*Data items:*

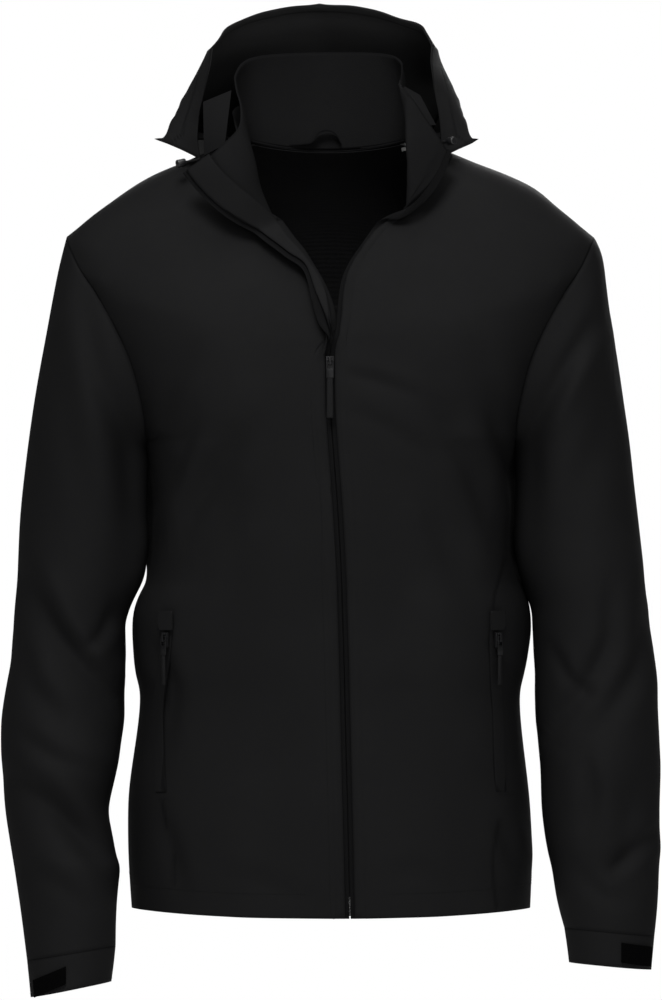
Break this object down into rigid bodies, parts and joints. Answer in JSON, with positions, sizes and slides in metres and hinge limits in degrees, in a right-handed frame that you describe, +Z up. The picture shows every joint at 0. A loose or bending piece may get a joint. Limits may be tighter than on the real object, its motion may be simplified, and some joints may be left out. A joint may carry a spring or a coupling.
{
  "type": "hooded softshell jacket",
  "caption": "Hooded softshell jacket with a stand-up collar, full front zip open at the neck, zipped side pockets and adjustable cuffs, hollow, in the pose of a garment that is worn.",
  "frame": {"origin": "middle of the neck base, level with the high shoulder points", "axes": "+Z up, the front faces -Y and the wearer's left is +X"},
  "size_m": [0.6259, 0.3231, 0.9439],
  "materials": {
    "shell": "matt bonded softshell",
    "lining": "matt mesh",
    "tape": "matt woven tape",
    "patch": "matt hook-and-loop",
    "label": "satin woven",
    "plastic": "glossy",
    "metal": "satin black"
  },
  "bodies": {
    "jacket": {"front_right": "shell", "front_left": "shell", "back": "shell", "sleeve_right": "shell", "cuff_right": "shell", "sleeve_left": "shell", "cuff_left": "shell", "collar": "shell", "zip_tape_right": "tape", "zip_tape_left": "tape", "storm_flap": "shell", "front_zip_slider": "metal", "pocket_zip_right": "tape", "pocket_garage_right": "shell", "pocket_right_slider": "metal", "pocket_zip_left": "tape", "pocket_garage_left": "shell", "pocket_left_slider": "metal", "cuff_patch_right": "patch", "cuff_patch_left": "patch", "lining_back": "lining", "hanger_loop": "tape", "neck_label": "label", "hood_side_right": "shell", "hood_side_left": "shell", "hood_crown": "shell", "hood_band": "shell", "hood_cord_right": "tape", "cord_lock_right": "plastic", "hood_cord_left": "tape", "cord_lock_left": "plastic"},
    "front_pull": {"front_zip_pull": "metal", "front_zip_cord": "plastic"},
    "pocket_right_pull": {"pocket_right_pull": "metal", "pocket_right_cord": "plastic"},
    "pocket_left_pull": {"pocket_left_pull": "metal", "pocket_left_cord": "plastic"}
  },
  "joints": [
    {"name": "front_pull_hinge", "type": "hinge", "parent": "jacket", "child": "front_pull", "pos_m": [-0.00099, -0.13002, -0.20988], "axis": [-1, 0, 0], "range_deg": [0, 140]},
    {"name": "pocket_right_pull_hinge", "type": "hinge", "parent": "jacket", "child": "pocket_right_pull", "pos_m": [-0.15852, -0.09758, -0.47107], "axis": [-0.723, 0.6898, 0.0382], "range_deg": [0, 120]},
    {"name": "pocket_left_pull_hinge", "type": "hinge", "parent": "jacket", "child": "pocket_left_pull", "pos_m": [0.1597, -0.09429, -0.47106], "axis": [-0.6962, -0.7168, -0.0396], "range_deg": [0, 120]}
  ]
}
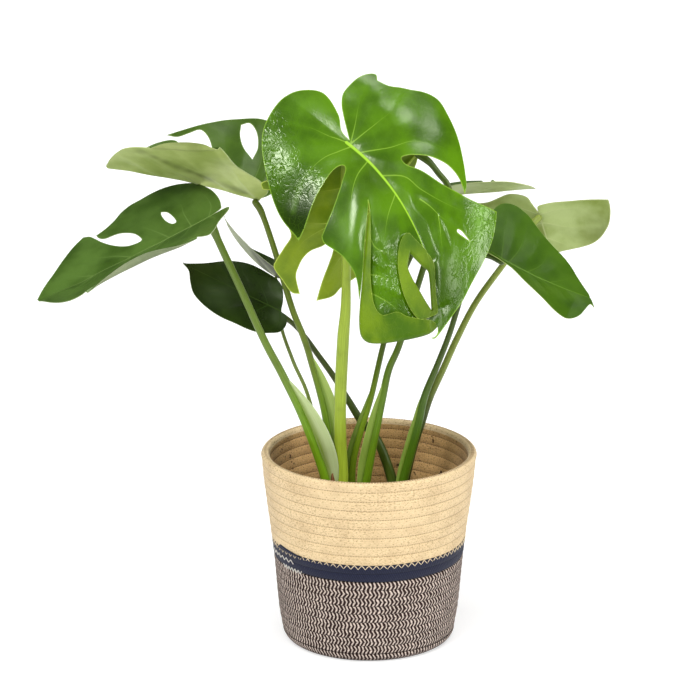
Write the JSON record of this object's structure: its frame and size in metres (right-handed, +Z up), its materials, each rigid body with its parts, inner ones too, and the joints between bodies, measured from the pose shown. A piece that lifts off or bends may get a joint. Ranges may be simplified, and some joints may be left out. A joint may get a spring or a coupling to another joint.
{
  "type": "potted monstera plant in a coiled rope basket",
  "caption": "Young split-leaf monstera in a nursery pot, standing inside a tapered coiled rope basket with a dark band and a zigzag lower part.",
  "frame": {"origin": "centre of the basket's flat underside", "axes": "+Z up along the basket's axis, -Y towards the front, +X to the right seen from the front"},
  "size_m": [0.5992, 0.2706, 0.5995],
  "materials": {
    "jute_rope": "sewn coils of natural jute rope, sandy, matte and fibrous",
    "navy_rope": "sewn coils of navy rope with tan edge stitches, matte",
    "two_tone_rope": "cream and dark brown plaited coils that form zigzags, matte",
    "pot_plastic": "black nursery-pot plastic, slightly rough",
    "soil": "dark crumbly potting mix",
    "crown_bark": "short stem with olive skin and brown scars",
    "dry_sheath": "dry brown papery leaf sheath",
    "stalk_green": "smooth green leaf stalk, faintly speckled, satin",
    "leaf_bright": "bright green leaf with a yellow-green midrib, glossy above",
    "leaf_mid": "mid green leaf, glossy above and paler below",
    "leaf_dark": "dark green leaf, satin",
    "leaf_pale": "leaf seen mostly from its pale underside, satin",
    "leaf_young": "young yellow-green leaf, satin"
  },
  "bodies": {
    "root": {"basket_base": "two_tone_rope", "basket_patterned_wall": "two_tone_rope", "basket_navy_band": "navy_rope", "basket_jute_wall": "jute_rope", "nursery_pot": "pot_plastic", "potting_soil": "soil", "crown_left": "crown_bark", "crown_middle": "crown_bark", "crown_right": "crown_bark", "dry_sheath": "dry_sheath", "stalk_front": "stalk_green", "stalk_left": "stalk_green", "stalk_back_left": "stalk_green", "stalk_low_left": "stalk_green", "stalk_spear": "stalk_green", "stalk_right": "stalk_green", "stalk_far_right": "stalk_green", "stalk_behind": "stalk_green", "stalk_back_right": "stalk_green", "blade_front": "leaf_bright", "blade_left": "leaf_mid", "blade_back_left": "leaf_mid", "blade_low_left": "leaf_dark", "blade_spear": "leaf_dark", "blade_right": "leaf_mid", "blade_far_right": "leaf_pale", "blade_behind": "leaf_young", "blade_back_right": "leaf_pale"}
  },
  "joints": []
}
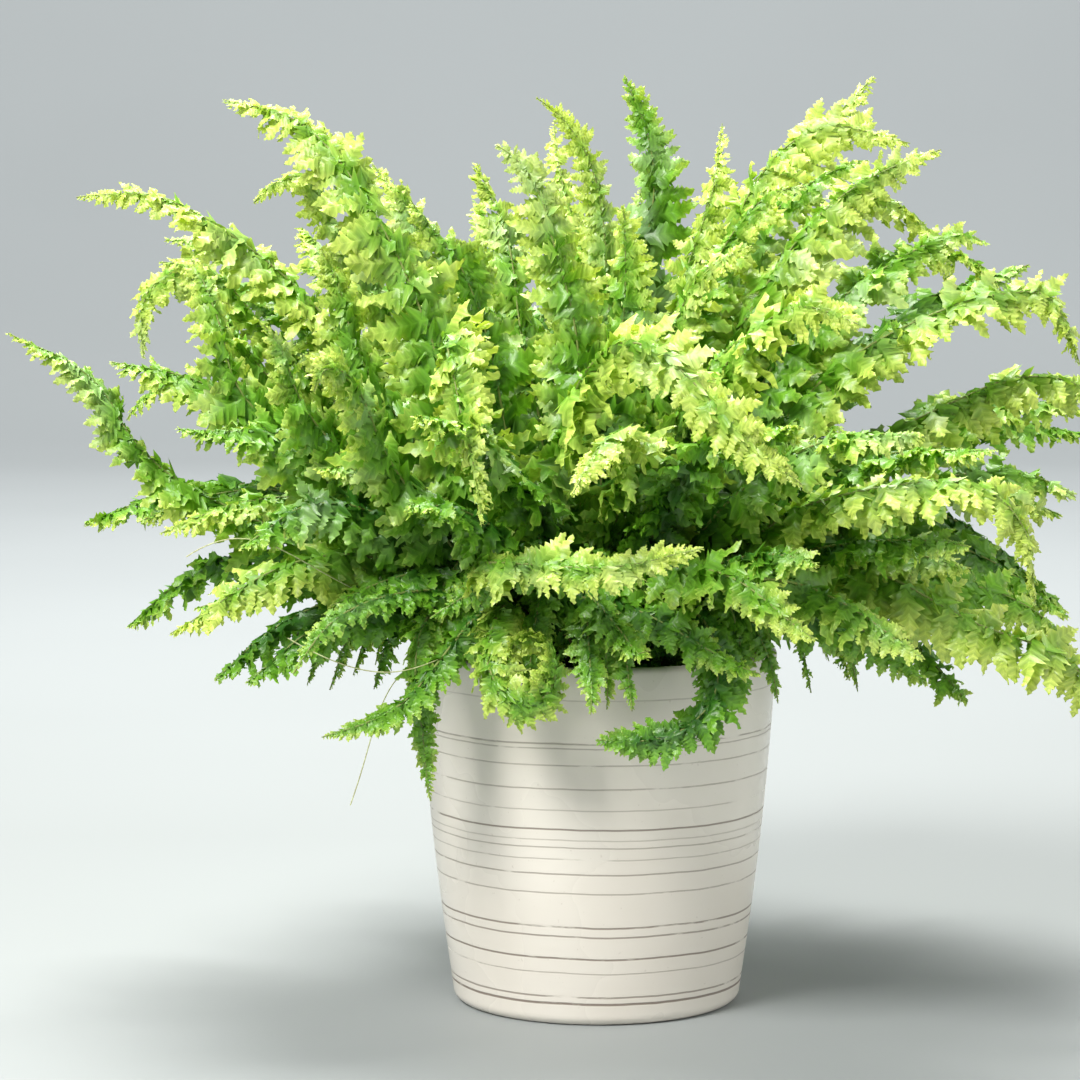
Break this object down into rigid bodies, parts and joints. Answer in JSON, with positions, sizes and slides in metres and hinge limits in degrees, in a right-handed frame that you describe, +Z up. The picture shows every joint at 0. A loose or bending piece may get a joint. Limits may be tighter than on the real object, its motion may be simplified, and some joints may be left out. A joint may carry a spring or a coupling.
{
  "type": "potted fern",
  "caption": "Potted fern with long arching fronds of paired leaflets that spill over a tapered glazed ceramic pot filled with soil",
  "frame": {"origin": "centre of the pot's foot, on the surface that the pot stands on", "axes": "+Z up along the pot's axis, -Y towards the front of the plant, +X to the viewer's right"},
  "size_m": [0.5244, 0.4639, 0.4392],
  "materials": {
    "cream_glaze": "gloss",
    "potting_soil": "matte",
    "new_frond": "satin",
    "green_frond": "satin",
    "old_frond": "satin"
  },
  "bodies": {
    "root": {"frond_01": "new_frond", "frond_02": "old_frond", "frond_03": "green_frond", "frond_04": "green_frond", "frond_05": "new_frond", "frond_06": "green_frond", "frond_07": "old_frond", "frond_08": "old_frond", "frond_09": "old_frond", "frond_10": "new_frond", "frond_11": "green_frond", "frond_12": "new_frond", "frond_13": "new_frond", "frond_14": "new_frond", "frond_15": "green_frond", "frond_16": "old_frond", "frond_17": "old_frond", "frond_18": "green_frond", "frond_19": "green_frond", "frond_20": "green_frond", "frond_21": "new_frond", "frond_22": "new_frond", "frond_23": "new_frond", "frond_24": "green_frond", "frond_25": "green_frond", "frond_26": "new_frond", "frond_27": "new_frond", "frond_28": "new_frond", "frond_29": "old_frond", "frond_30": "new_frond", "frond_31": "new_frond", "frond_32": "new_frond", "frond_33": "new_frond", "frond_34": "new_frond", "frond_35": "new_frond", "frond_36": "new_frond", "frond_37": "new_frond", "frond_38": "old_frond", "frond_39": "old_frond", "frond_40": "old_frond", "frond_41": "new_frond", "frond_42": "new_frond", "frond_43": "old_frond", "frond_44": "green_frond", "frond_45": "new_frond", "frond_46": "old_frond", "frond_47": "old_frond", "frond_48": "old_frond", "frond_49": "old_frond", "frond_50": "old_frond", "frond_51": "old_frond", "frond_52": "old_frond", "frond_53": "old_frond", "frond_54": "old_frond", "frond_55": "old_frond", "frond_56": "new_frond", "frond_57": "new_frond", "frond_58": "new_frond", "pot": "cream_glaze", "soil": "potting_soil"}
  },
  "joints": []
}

*Given task:*
Print the whole listing again, exactly.

*Full solution:*
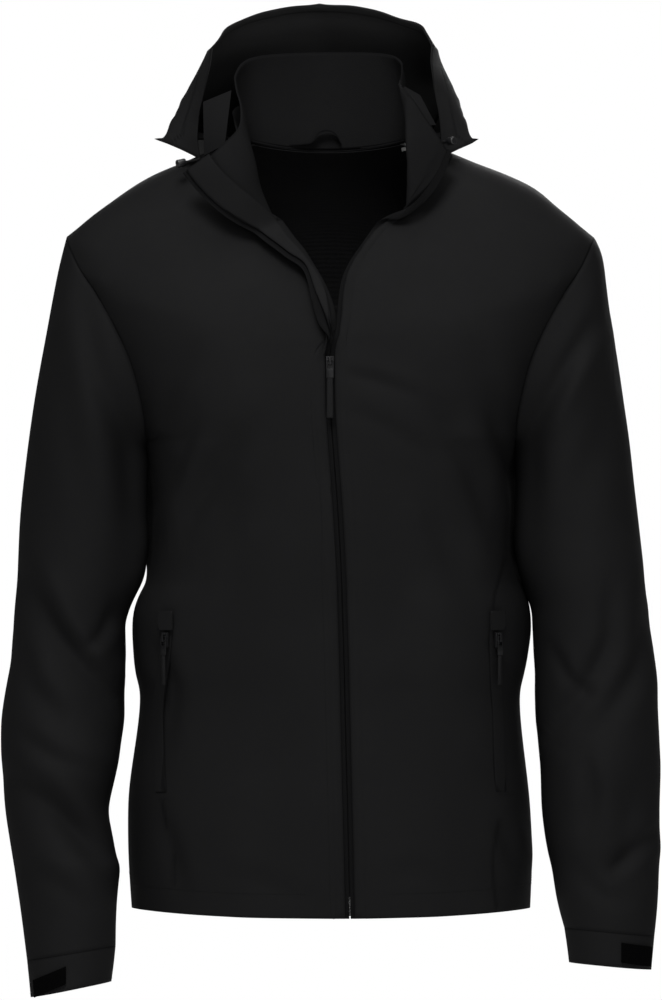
Break this object down into rigid bodies, parts and joints. Answer in JSON, with positions, sizes and slides in metres and hinge limits in degrees, in a right-handed frame that you describe, +Z up. The picture shows every joint at 0. A loose or bending piece may get a joint. Limits may be tighter than on the real object, its motion may be simplified, and some joints may be left out. A joint may carry a spring or a coupling.
{
  "type": "hooded softshell jacket",
  "caption": "Hooded softshell jacket with a stand-up collar, full front zip open at the neck, zipped side pockets and adjustable cuffs, hollow, in the pose of a garment that is worn.",
  "frame": {"origin": "middle of the neck base, level with the high shoulder points", "axes": "+Z up, the front faces -Y and the wearer's left is +X"},
  "size_m": [0.6259, 0.3231, 0.9439],
  "materials": {
    "shell": "matt bonded softshell",
    "lining": "matt mesh",
    "tape": "matt woven tape",
    "patch": "matt hook-and-loop",
    "label": "satin woven",
    "plastic": "glossy",
    "metal": "satin black"
  },
  "bodies": {
    "jacket": {"front_right": "shell", "front_left": "shell", "back": "shell", "sleeve_right": "shell", "cuff_right": "shell", "sleeve_left": "shell", "cuff_left": "shell", "collar": "shell", "zip_tape_right": "tape", "zip_tape_left": "tape", "storm_flap": "shell", "front_zip_slider": "metal", "pocket_zip_right": "tape", "pocket_garage_right": "shell", "pocket_right_slider": "metal", "pocket_zip_left": "tape", "pocket_garage_left": "shell", "pocket_left_slider": "metal", "cuff_patch_right": "patch", "cuff_patch_left": "patch", "lining_back": "lining", "hanger_loop": "tape", "neck_label": "label", "hood_side_right": "shell", "hood_side_left": "shell", "hood_crown": "shell", "hood_band": "shell", "hood_cord_right": "tape", "cord_lock_right": "plastic", "hood_cord_left": "tape", "cord_lock_left": "plastic"},
    "front_pull": {"front_zip_pull": "metal", "front_zip_cord": "plastic"},
    "pocket_right_pull": {"pocket_right_pull": "metal", "pocket_right_cord": "plastic"},
    "pocket_left_pull": {"pocket_left_pull": "metal", "pocket_left_cord": "plastic"}
  },
  "joints": [
    {"name": "front_pull_hinge", "type": "hinge", "parent": "jacket", "child": "front_pull", "pos_m": [-0.00099, -0.13002, -0.20988], "axis": [-1, 0, 0], "range_deg": [0, 140]},
    {"name": "pocket_right_pull_hinge", "type": "hinge", "parent": "jacket", "child": "pocket_right_pull", "pos_m": [-0.15852, -0.09758, -0.47107], "axis": [-0.723, 0.6898, 0.0382], "range_deg": [0, 120]},
    {"name": "pocket_left_pull_hinge", "type": "hinge", "parent": "jacket", "child": "pocket_left_pull", "pos_m": [0.1597, -0.09429, -0.47106], "axis": [-0.6962, -0.7168, -0.0396], "range_deg": [0, 120]}
  ]
}
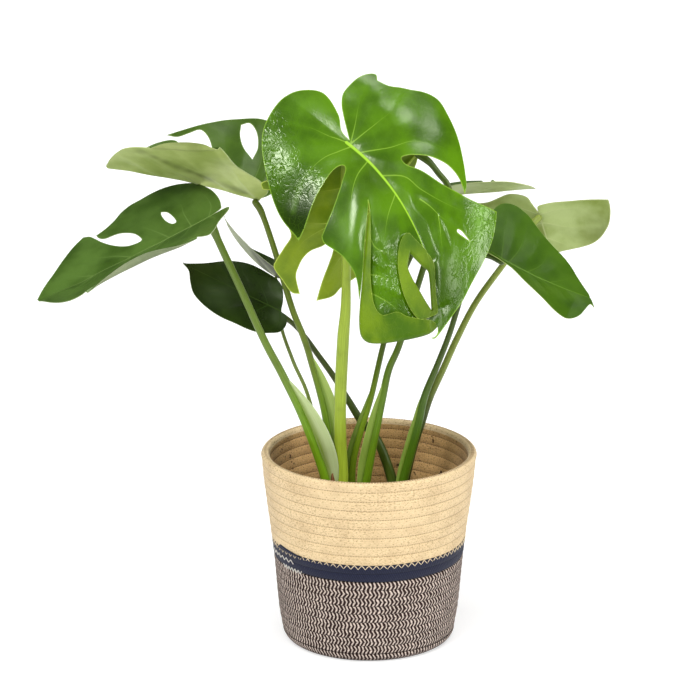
Write the JSON record of this object's structure: its frame and size in metres (right-handed, +Z up), its materials, each rigid body with its parts, inner ones too, and the joints between bodies, measured from the pose shown. A piece that lifts off or bends may get a joint. Ranges may be simplified, and some joints may be left out. A joint may get a spring or a coupling to another joint.
{
  "type": "potted monstera plant in a coiled rope basket",
  "caption": "Young split-leaf monstera in a nursery pot, standing inside a tapered coiled rope basket with a dark band and a zigzag lower part.",
  "frame": {"origin": "centre of the basket's flat underside", "axes": "+Z up along the basket's axis, -Y towards the front, +X to the right seen from the front"},
  "size_m": [0.5992, 0.2706, 0.5995],
  "materials": {
    "jute_rope": "sewn coils of natural jute rope, sandy, matte and fibrous",
    "navy_rope": "sewn coils of navy rope with tan edge stitches, matte",
    "two_tone_rope": "cream and dark brown plaited coils that form zigzags, matte",
    "pot_plastic": "black nursery-pot plastic, slightly rough",
    "soil": "dark crumbly potting mix",
    "crown_bark": "short stem with olive skin and brown scars",
    "dry_sheath": "dry brown papery leaf sheath",
    "stalk_green": "smooth green leaf stalk, faintly speckled, satin",
    "leaf_bright": "bright green leaf with a yellow-green midrib, glossy above",
    "leaf_mid": "mid green leaf, glossy above and paler below",
    "leaf_dark": "dark green leaf, satin",
    "leaf_pale": "leaf seen mostly from its pale underside, satin",
    "leaf_young": "young yellow-green leaf, satin"
  },
  "bodies": {
    "root": {"basket_base": "two_tone_rope", "basket_patterned_wall": "two_tone_rope", "basket_navy_band": "navy_rope", "basket_jute_wall": "jute_rope", "nursery_pot": "pot_plastic", "potting_soil": "soil", "crown_left": "crown_bark", "crown_middle": "crown_bark", "crown_right": "crown_bark", "dry_sheath": "dry_sheath", "stalk_front": "stalk_green", "stalk_left": "stalk_green", "stalk_back_left": "stalk_green", "stalk_low_left": "stalk_green", "stalk_spear": "stalk_green", "stalk_right": "stalk_green", "stalk_far_right": "stalk_green", "stalk_behind": "stalk_green", "stalk_back_right": "stalk_green", "blade_front": "leaf_bright", "blade_left": "leaf_mid", "blade_back_left": "leaf_mid", "blade_low_left": "leaf_dark", "blade_spear": "leaf_dark", "blade_right": "leaf_mid", "blade_far_right": "leaf_pale", "blade_behind": "leaf_young", "blade_back_right": "leaf_pale"}
  },
  "joints": []
}
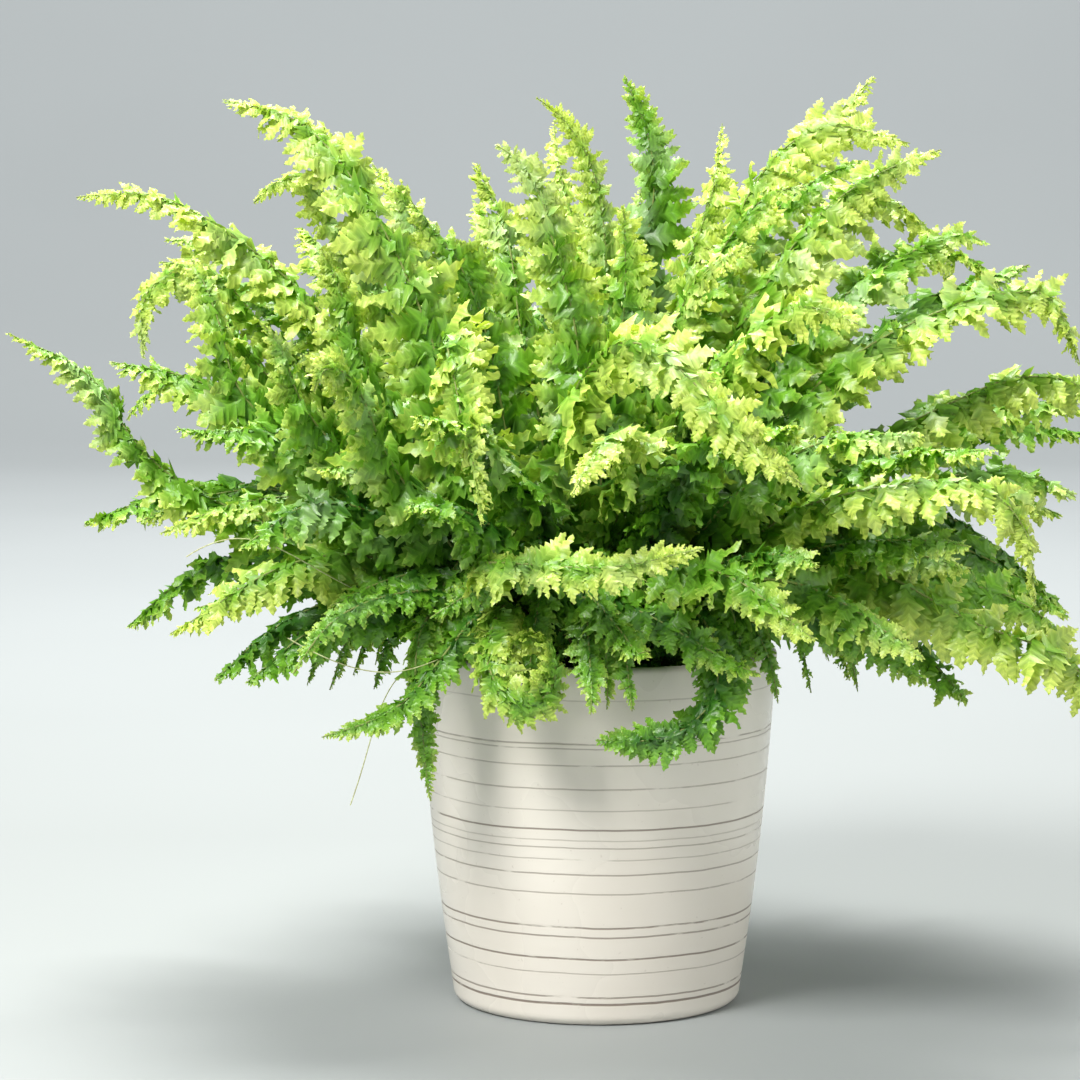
Break this object down into rigid bodies, parts and joints. Answer in JSON, with positions, sizes and slides in metres and hinge limits in degrees, in a right-handed frame that you describe, +Z up. The picture shows every joint at 0. A loose or bending piece may get a joint. Limits may be tighter than on the real object, its motion may be simplified, and some joints may be left out. A joint may carry a spring or a coupling.
{
  "type": "potted fern",
  "caption": "Potted fern with long arching fronds of paired leaflets that spill over a tapered glazed ceramic pot filled with soil",
  "frame": {"origin": "centre of the pot's foot, on the surface that the pot stands on", "axes": "+Z up along the pot's axis, -Y towards the front of the plant, +X to the viewer's right"},
  "size_m": [0.5244, 0.4639, 0.4392],
  "materials": {
    "cream_glaze": "gloss",
    "potting_soil": "matte",
    "new_frond": "satin",
    "green_frond": "satin",
    "old_frond": "satin"
  },
  "bodies": {
    "root": {"frond_01": "new_frond", "frond_02": "old_frond", "frond_03": "green_frond", "frond_04": "green_frond", "frond_05": "new_frond", "frond_06": "green_frond", "frond_07": "old_frond", "frond_08": "old_frond", "frond_09": "old_frond", "frond_10": "new_frond", "frond_11": "green_frond", "frond_12": "new_frond", "frond_13": "new_frond", "frond_14": "new_frond", "frond_15": "green_frond", "frond_16": "old_frond", "frond_17": "old_frond", "frond_18": "green_frond", "frond_19": "green_frond", "frond_20": "green_frond", "frond_21": "new_frond", "frond_22": "new_frond", "frond_23": "new_frond", "frond_24": "green_frond", "frond_25": "green_frond", "frond_26": "new_frond", "frond_27": "new_frond", "frond_28": "new_frond", "frond_29": "old_frond", "frond_30": "new_frond", "frond_31": "new_frond", "frond_32": "new_frond", "frond_33": "new_frond", "frond_34": "new_frond", "frond_35": "new_frond", "frond_36": "new_frond", "frond_37": "new_frond", "frond_38": "old_frond", "frond_39": "old_frond", "frond_40": "old_frond", "frond_41": "new_frond", "frond_42": "new_frond", "frond_43": "old_frond", "frond_44": "green_frond", "frond_45": "new_frond", "frond_46": "old_frond", "frond_47": "old_frond", "frond_48": "old_frond", "frond_49": "old_frond", "frond_50": "old_frond", "frond_51": "old_frond", "frond_52": "old_frond", "frond_53": "old_frond", "frond_54": "old_frond", "frond_55": "old_frond", "frond_56": "new_frond", "frond_57": "new_frond", "frond_58": "new_frond", "pot": "cream_glaze", "soil": "potting_soil"}
  },
  "joints": []
}